Here are the manufacturing highlights of the Federal Reserve’s new release on April industrial production:

>According to the Fed, constant dollar manufacturing production in April topped March’s level by just 0.01 percent. March’s real manufacturing output growth was revised up from 0.13 percent to 0.29 percent, but February’s initially revised 0.22 decrease was revised down to a 0.24 percent drop.

>As a result, after-inflation manufacturing output is 0.54 percent smaller than last November. Moreover, since January, this production has advanced by only 0.05 percent.

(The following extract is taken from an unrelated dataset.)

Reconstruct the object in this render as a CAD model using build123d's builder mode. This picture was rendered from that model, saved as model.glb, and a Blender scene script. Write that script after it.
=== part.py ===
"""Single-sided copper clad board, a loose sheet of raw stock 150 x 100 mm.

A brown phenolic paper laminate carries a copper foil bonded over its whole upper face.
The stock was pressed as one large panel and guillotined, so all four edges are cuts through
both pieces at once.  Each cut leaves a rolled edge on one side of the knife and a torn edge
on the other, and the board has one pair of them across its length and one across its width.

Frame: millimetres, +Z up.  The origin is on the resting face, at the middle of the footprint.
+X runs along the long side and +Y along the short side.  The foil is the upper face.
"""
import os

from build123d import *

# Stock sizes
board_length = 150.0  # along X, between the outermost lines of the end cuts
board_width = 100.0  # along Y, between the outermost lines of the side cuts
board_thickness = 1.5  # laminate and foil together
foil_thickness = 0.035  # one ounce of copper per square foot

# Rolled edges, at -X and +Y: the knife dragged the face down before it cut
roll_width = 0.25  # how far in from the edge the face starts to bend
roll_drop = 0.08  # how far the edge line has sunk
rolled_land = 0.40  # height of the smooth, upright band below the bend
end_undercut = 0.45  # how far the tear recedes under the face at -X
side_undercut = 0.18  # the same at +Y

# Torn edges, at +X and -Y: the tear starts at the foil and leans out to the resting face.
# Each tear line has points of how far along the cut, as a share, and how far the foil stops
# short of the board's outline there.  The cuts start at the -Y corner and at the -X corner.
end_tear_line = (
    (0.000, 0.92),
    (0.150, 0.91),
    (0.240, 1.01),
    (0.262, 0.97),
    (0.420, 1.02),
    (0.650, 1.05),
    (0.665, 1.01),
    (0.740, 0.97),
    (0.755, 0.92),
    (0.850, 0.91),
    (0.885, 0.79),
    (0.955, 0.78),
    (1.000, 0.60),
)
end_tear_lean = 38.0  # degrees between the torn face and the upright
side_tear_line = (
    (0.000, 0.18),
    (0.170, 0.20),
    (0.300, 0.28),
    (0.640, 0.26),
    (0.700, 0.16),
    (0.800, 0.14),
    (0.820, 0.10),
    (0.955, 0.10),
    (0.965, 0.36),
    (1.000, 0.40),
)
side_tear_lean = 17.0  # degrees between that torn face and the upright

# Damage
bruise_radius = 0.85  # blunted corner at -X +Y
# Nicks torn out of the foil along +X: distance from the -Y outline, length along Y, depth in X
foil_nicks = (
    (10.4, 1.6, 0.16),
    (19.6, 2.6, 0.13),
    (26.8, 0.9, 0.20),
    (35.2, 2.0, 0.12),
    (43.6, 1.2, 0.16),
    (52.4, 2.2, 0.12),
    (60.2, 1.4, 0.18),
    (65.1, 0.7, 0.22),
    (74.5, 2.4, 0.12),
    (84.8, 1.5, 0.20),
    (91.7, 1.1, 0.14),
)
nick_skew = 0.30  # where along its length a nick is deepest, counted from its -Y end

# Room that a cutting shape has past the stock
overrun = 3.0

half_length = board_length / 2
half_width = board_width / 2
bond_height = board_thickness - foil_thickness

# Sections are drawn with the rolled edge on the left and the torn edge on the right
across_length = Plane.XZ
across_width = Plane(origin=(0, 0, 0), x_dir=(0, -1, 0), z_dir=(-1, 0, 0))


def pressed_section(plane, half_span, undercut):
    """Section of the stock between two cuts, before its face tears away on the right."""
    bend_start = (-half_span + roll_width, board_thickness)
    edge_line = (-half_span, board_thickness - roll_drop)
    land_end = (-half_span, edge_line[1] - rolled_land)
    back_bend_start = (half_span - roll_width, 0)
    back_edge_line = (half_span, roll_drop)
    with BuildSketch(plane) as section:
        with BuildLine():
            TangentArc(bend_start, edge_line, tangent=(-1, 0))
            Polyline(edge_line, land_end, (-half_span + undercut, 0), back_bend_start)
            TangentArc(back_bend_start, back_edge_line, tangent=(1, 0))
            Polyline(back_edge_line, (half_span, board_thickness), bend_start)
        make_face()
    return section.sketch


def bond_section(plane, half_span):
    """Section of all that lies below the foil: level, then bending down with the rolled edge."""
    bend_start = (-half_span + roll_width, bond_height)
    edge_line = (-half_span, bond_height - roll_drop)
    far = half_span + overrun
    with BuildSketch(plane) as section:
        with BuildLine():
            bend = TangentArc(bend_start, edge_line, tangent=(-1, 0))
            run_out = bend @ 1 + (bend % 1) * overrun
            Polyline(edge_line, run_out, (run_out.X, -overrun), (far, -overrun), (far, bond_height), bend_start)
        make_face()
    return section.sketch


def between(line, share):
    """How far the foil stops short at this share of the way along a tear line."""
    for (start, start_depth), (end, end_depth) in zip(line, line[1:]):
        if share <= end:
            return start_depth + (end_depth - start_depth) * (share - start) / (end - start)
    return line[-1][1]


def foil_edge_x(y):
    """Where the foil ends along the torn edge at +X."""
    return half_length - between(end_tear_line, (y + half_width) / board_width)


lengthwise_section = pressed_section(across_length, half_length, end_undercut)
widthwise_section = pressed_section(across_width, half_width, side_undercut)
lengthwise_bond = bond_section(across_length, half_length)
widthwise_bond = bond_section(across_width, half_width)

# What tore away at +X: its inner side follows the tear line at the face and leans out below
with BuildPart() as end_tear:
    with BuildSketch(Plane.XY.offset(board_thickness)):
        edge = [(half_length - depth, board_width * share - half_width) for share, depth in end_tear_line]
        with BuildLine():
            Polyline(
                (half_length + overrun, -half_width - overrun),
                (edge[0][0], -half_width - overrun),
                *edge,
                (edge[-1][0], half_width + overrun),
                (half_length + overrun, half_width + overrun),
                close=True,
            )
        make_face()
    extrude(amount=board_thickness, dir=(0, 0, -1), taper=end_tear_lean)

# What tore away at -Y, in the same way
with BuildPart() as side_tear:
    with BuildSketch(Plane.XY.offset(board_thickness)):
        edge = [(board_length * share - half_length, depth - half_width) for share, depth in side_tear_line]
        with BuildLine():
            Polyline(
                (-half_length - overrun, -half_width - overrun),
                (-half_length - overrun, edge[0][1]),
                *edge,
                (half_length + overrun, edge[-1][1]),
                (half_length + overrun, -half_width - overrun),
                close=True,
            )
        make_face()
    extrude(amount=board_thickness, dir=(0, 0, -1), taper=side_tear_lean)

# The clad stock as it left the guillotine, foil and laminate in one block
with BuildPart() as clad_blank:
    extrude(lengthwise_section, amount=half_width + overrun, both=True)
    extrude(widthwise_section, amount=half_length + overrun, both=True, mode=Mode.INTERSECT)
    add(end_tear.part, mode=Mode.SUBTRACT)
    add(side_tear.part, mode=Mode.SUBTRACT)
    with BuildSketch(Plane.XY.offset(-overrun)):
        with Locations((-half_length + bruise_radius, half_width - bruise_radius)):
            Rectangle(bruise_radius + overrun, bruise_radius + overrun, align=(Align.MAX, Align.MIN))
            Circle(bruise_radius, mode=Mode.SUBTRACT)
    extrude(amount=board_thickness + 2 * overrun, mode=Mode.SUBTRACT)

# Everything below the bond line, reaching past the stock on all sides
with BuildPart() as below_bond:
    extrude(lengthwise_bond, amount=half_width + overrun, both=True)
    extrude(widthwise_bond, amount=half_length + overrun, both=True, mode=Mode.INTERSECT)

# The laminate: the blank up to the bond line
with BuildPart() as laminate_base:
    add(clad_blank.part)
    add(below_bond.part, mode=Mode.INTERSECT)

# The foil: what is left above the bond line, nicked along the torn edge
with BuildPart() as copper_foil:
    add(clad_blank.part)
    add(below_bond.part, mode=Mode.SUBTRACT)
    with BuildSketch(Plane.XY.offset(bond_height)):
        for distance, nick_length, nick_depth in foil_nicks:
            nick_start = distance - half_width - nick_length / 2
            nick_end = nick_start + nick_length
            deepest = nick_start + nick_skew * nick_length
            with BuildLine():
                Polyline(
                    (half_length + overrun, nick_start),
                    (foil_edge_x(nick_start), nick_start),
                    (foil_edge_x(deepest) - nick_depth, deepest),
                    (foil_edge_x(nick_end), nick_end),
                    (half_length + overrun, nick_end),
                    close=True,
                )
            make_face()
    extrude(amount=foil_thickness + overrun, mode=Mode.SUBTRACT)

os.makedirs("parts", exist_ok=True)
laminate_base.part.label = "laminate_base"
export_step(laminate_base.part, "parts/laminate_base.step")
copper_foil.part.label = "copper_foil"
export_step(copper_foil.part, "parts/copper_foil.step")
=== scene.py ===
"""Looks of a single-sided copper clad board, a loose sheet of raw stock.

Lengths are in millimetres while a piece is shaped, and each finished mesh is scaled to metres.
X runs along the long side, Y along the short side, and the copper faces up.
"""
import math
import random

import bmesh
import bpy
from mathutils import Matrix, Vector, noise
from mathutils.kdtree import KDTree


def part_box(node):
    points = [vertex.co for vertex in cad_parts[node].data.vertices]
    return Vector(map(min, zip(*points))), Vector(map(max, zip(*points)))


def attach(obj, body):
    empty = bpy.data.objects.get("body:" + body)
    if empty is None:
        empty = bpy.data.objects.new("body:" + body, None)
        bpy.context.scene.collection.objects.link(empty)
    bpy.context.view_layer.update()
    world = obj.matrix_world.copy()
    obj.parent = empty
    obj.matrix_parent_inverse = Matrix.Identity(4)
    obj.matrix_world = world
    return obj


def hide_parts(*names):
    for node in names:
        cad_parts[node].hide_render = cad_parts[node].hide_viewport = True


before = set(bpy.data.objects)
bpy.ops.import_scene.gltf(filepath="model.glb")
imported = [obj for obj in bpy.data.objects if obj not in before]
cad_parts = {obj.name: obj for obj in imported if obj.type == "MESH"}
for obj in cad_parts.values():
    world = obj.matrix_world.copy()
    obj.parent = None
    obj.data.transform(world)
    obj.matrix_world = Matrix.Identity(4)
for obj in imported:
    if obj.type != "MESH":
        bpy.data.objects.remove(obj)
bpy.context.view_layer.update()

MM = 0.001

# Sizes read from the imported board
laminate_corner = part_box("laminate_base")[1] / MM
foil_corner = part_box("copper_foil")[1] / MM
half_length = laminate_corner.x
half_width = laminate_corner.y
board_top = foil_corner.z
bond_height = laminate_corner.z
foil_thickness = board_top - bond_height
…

>The April Fed figures also show that durable goods manufacturing entered a technical recession (with real production down cumulatively by 0.32 percent since October), and such downturns grew longer in several critical durable goods sub-sectors.  In particular, 

>although inflation-adjusted automotive output rose by a healthy 1.30 percent on month in April, its production is still 4.22 percent lower than in July, 2014;

>thanks to a 0.85 percent monthly decrease in real output in April, machinery production is now down 0.52 percent since last August;

>a statistically insignificant monthly rise in April fabricated metals production after inflation left its real output 0.06 percent lower than its July, 2014 level; and

>real primary metals production rose by 0.54 percent in April following three straight monthly declines, but its inflation-adjusted output is down 1.42 percent since September, 2011. Indeed, since hitting its recovery peak last July, primary metals output has fallen 10.73 percent in inflation-adjusted terms – due in large measure to a flood dumped foreign steel.

>April’s poor monthly manufacturing performance also resulted in the sector’s worst year-on-year gain of 2015 in real terms. Since recording 5.14 percent annual growth in January, manufacturing’s annual real production increase has declined each month, and stood at 2.56 percent in April.

>The April year-on-year inflation-adjusted manufacturing production rise was also lower than that for April, 2013 to April, 2014 (3.68 percent), though it was higher than 2012-2013’s 2.44 percent.

>Durable goods production inched up by 0.11 percent on month in April, but year-on-year growth in this enormous group of industries has slowed dramatically, too – from 6.06 percent in January to 2.58 percent in April. Indeed, this latest annual rise was manufacturing’s worst April-April performance of the six-plus year-old economic recovery.

>Non-durable goods output shrank on month in April in real terms by 0.09 percent. Its year-on-year real output increases have slowed steadily this year as well – from 4.09 percent in January to 2.51 percent last month. But this April’s annual increase did beat 2013-14’s 2.38 percent.

>April’s figures leave real manufacturing production 2.34 percent higher than at the start of the last recession, in December, 2007.

>Durable goods output after inflation is 8.73 percent higher during this seven-plus year period, while non-durable goods production in constant dollars is 5.19 percent lower.